Tech coach Matt Wells said true freshman Austin McNamara and returning walk-on Cody Waddell are “a pretty good set of two punters.” McNamara, as expected, is the front-runner, having been a USA Today second-team all-America honoree last year at Gilbert (Ariz.) Highland.
Wells is more concerned about kicker, where junior-college transfer Jonathan Garibay, redshirt freshman Trey Wolff and freshman walk-on Gabriel Lozano are vying for the vacancy Hatfield left.
Asked about the kicking competition, Wells said, “Next question.

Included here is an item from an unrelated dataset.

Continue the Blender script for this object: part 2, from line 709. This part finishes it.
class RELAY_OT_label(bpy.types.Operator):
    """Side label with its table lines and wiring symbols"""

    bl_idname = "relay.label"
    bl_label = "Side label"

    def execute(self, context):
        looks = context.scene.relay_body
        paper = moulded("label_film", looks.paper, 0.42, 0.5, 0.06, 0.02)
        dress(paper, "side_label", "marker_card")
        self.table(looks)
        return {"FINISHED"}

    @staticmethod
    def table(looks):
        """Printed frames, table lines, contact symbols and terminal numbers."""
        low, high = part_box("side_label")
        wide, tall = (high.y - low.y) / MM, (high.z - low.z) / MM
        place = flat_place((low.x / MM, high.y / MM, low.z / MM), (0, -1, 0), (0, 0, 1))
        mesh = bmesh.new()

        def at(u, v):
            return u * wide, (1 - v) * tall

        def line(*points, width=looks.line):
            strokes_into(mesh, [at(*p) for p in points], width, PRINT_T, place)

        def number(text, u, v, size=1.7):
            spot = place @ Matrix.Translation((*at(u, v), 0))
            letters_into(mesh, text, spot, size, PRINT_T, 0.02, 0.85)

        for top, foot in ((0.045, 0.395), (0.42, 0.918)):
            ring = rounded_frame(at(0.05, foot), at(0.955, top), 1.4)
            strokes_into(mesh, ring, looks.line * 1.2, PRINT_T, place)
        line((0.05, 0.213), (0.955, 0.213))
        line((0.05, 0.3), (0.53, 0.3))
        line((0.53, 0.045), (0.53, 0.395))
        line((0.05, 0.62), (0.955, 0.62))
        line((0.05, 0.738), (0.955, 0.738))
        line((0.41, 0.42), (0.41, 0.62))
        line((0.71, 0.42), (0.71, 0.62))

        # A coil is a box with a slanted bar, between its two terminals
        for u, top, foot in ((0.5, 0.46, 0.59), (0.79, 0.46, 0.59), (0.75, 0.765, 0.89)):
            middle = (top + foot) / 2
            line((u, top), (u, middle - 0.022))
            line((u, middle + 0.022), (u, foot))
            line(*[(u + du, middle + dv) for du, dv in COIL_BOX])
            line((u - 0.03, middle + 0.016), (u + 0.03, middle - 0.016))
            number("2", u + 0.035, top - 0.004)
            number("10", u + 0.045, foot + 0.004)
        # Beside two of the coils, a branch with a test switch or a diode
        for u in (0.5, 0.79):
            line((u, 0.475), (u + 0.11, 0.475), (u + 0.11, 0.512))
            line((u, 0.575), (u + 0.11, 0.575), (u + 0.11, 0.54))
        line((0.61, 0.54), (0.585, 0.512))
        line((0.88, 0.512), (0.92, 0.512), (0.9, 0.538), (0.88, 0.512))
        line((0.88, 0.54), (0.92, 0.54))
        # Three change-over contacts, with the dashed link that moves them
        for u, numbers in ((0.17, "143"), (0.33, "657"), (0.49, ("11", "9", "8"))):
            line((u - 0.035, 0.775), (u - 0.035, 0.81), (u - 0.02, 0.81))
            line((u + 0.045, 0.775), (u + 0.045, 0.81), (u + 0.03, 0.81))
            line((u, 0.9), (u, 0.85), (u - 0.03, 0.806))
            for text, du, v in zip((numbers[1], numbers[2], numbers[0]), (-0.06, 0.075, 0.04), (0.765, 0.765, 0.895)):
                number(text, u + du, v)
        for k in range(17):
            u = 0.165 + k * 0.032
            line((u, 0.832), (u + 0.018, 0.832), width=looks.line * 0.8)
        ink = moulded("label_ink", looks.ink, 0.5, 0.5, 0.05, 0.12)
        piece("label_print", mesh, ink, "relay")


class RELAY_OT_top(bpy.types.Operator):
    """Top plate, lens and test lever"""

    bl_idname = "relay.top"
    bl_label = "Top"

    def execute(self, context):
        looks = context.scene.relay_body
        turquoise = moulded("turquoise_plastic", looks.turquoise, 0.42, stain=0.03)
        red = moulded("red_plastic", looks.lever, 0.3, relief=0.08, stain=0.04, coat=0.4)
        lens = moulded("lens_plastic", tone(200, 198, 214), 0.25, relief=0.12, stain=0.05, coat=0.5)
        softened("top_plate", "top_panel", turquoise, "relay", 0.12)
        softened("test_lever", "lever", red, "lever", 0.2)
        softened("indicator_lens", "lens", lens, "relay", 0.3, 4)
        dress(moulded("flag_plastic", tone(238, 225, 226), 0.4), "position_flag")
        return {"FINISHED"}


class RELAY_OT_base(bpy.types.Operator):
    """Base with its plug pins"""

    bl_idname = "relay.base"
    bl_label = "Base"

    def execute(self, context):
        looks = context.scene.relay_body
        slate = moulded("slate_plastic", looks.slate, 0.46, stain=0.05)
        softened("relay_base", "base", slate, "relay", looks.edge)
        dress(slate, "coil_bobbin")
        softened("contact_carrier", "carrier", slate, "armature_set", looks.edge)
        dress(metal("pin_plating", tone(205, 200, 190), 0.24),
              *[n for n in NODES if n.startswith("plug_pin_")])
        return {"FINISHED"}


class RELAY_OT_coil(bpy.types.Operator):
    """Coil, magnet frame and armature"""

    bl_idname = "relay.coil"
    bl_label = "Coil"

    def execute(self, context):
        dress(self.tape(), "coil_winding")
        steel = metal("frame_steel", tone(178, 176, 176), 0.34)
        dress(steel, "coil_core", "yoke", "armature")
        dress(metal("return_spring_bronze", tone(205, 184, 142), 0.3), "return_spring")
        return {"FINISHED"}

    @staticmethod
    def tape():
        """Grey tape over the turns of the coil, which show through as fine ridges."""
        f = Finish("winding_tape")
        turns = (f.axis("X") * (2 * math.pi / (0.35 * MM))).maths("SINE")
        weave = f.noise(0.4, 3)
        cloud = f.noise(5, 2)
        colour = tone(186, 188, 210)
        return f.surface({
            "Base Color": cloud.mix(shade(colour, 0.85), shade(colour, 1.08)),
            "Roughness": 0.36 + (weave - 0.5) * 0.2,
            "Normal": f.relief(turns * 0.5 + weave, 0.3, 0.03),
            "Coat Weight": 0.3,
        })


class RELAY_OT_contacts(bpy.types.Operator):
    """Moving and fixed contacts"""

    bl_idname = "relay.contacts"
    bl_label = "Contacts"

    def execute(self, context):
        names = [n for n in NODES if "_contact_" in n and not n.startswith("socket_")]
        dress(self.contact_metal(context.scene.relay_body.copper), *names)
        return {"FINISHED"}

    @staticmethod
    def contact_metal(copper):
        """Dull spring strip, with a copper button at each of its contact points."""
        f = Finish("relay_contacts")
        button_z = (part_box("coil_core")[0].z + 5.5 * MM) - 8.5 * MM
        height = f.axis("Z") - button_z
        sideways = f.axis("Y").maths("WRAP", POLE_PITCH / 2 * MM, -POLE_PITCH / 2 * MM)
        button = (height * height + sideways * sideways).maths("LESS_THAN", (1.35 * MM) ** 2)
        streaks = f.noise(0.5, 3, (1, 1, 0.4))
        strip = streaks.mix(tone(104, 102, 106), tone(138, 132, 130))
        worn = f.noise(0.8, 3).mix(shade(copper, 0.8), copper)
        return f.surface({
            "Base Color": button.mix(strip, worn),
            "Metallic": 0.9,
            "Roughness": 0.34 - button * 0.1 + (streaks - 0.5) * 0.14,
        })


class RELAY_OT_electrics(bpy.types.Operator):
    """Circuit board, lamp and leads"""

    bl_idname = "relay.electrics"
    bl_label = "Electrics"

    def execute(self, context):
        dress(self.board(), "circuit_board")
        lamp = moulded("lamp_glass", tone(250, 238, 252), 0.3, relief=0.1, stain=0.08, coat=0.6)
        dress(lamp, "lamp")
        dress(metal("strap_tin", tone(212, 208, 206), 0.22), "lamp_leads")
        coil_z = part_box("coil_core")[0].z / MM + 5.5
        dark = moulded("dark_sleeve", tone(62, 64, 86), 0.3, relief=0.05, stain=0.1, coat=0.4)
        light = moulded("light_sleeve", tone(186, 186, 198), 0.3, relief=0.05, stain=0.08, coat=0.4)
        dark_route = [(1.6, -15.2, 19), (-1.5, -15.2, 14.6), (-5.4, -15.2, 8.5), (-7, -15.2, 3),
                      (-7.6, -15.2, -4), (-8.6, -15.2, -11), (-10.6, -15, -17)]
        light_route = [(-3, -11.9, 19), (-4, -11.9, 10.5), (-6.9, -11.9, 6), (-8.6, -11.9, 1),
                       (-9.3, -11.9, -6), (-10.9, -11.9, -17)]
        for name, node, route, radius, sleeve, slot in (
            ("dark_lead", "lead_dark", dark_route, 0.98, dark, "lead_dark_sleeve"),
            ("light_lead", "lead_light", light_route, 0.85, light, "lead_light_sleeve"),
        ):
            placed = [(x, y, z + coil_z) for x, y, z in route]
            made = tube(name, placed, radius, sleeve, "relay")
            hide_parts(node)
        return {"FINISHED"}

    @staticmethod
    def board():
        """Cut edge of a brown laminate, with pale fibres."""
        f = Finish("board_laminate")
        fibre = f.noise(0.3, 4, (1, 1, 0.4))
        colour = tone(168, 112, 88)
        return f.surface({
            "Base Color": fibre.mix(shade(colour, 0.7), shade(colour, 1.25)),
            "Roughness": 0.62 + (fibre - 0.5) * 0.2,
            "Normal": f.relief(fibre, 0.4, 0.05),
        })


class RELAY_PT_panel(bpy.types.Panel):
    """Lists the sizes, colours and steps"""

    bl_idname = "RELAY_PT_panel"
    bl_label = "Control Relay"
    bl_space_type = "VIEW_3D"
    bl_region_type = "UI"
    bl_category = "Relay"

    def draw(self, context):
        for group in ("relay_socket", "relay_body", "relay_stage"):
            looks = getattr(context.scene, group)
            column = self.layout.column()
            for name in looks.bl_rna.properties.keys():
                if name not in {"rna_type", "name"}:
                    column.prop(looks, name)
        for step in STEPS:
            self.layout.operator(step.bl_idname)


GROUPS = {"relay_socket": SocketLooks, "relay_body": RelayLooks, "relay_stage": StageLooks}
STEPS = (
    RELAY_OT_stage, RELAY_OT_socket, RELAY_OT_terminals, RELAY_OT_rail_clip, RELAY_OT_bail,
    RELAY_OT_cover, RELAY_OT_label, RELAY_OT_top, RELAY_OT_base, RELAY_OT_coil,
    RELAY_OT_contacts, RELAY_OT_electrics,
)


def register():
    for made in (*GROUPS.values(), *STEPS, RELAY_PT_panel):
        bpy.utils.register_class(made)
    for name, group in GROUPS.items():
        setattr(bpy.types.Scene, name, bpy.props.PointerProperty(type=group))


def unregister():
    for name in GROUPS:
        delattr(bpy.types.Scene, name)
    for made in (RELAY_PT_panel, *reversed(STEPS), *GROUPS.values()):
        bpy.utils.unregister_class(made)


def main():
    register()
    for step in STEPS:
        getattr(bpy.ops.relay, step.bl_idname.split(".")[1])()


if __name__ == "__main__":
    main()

Not ready to talk about them.
“I’m not trying to be the funny guy,” he continued. “I would love to talk about them when they’re ready to be talked about. … And I hope they read that.”

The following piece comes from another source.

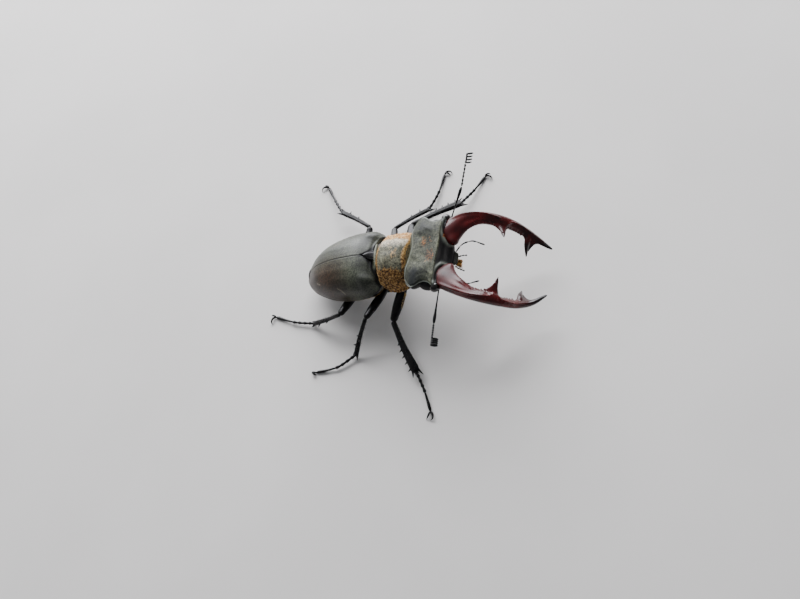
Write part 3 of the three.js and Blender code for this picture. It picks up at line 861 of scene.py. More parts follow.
def wing_case_rubbed(places):
    """A few pale scratches, and a pale line along the side rim."""
    x, y, z = places.T
    nearest = np.full(len(x), 9.0)
    for marks in SCRATCHES:
        for (x0, y0), (x1, y1) in zip(marks, marks[1:]):
            dx, dy = x1 - x0, y1 - y0
            run = np.clip(((x - x0) * dx + (y - y0) * dy) / (dx**2 + dy**2), 0, 1)
            away = np.hypot(x - x0 - run * dx, y - y0 - run * dy)
            nearest = np.minimum(nearest, away)
    rim = 0.5 * hump(z, WING_DOME.edge(x) + 0.16, 0.13) * ease(-x, 2, 5)
    return np.clip(hump(nearest, 0, 0.11) * (z > 0) + rim, 0, 1)


for name, side in SIDES:
    finished(f"wing_case_{name}", wing_case(side), HIND, WING_CASE, "wing_case", f"elytron_{name}")


def scutellum():
    """The small triangular shield between the wing cases."""
    stations = []
    for x in (-3.3, -2.6, -1.8, -1.0, -0.3, 0.3):
        top = float(WING_DOME.top(x)) - 0.3 * float(ease(x, -4.9, -2.4)) + 0.03
        stations.append((x, float(shield_width(x)) + 0.02, top, top - 0.25, top - 1.2))
    plate = Plate(stations, dome=3.2, belly=3, blunt=5)

    def place(t, angle):
        point, way = plate.point(t, angle)
        x, y, _ = point.T
        groove = -0.06 * hump(np.abs(y), plate.width(x) * 0.7, 0.2)
        return point + way * groove[:, None]

    return lofted(40, 64, place)


finished("scutellum_shield", scutellum(), HIND, LEG, "wing_case", "scutellum")

STERNITES = (-9.2, -12.3, -15.2, -18.0, -20.6, -26.0)


def belly_place(t, angle):
    place, way = BELLY.point(t, angle)
    x, y, z = place.T
    lower = ease(BELLY.edge(x) - z, -0.2, 0.6)
    step = np.zeros_like(x)
    for front, back in zip(STERNITES, STERNITES[1:]):
        share = (front - x) / (front - back)
        step += np.where((share >= 0) & (share < 1), 0.22 * ease(share, 0.0, 0.12) * (1 - 0.4 * share), 0)
    median = -0.25 * hump(y, 0, 0.5) * ease(x, -9, -7)
    coxal = 0.3 * hump(x, -8.0, 1.0) * hump(np.abs(y), 3.2, 2.6)
    pleats = 0.12 * np.sin(y * 1.3) * hump(x, -10.5, 1.0)
    return place + way * (lower * (step + median + coxal + pleats))[:, None]


def belly_half(front):
    bm = lofted(170, 120, belly_place)
    edge = (ABDOMEN_FRONT + (0.15 if front else 0), 0, 0)
    return cut(bm, edge, (-1, 0, 0) if front else (1, 0, 0))


finished("abdomen_segments", belly_half(False), HIND, UNDERSIDE, "underside", "abdomen")
finished("metathorax_plate", belly_half(True), HIND, UNDERSIDE, "underside", "metathorax")

# ---- Thorax ----------------------------------------------------------------------------

THORAX_PLATE = Plate(THORAX_STATIONS, dome=2.05, belly=2.4, blunt=10)


def crumbled(places, size, seed):
    """A lumpy field between about -1 and 1, from waves that cross at odd angles."""
    waves = np.random.default_rng(seed).normal(size=(14, 3)) * 2 / size
    phases = np.random.default_rng(seed + 1).uniform(0, 6.28, 14)
    return np.sin(places @ waves.T + phases).sum(axis=1) / 3.7


def in_sight(places):
    """One on the pronotum, and zero on its front end, which is tucked under the head."""
    x, y, z = places.T
    rim = THORAX_PLATE.edge(x)
    fullness = np.abs(y / THORAX_PLATE.width(x)) ** 2 + np.abs((z - rim) / (THORAX_PLATE.top(x) - rim)) ** 2
    return 1 - (1 - ease(fullness, 0.62, 0.86)) * ease(x, 9.3, 9.6)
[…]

Redshirt freshman Xavier Benson and junior transfer Evan Rambo have worked as the starters throughout camp at the hybrid positions, Benson at the rush end-outside linebacker spot that coordinator Keith Patterson calls “Raider” and Rambo at the outside linebacker-safety spot Patterson labels “Spur”.
The depth behind them figures to be young, especially with Lonzell Gilmore out. The senior spent time at Raider in the spring.
On Monday, true freshman Tyrique Matthews was backing up Benson at Raider, and sophomore Quincy Addison was behind Ramdo at Spur.
Matthews was working with the second team last week, too.
“I really like where Tyrique Matthews is,” Patterson said. “I think he’s going to be a guy that can step up and play a significant role for us this season.”
Matthews, listed at 5-11 and 220 pounds, was a finalist last season for the Greater Houston Touchdown Club defensive player of the year. He’s from Aldine Eisenhower, the same high school as Tech safety Adrian Frye.